Alfred Whitman's 'Sound Effects' document |
I had to think hard to recall how I learnt of this "confidential" document's existence. Its appearance on my radar came about through lengthy correspondence with an eccentric book-dealer, which highlights that the knife-edge of research is so often situated within the secondhand book trade. The document was mentioned to me by Cardiff-based bookman Alan Conchar (aka Dr. Conker) who wrote that he once had a copy, but that it had sold. Tantalising. It was unlikely another copy would surface, as I soon realised that sound effect design in the 1920s was a secretive affair, somewhat in the manner of magicians guarding their tricks, therefore any technical disclosures would've been rather against Whitman's own interests.
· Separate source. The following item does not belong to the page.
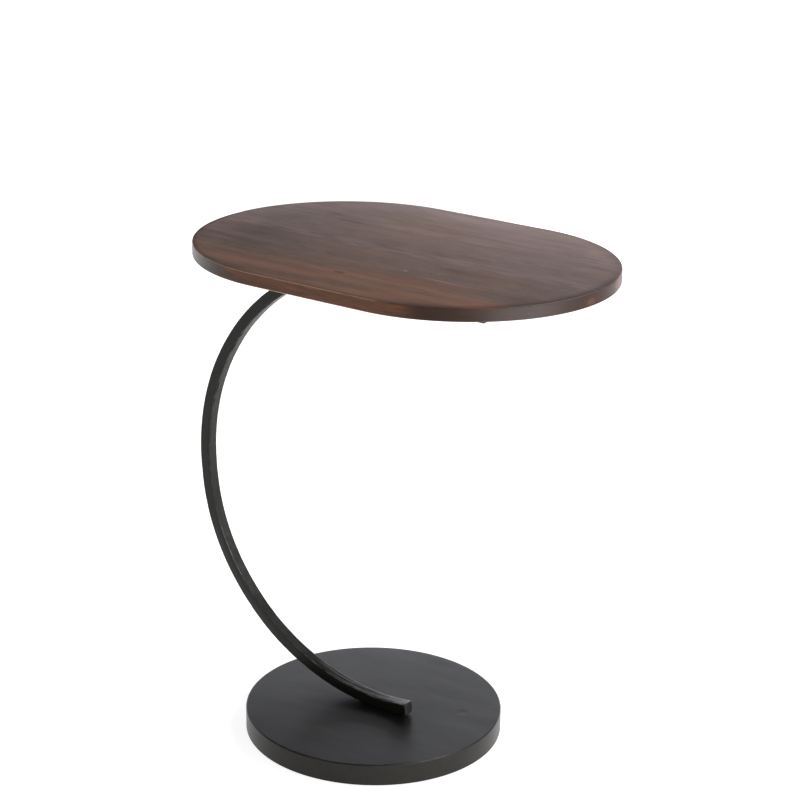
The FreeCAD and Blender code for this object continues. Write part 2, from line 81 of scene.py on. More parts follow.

There can't be many copies in the public domain, and indeed, libraries currently hold no copies. Enduring wonder so often persists in unobtainability's wake. By sheer serendipity, I was asked to be a part of the BBC documentary, and thanks to the efforts of Umney and Sarah Angliss' enthusiasm, a copy of Whitman's typescript was pinpointed at the BBC's archives (albeit lacking its red covers that Alan Conchar had cited). It is hoped that a re-publication of this groundbreaking manual can be arranged at some point. Whitman's sound effect work has a great bearing on modern post-electronic soundmaking: its mechanical rigours pre-figuring the control circuits of modern electronic soundmaking equipment.
Constant heartfelt thanks to all, and to readers - you - reading this rather hurried posting here.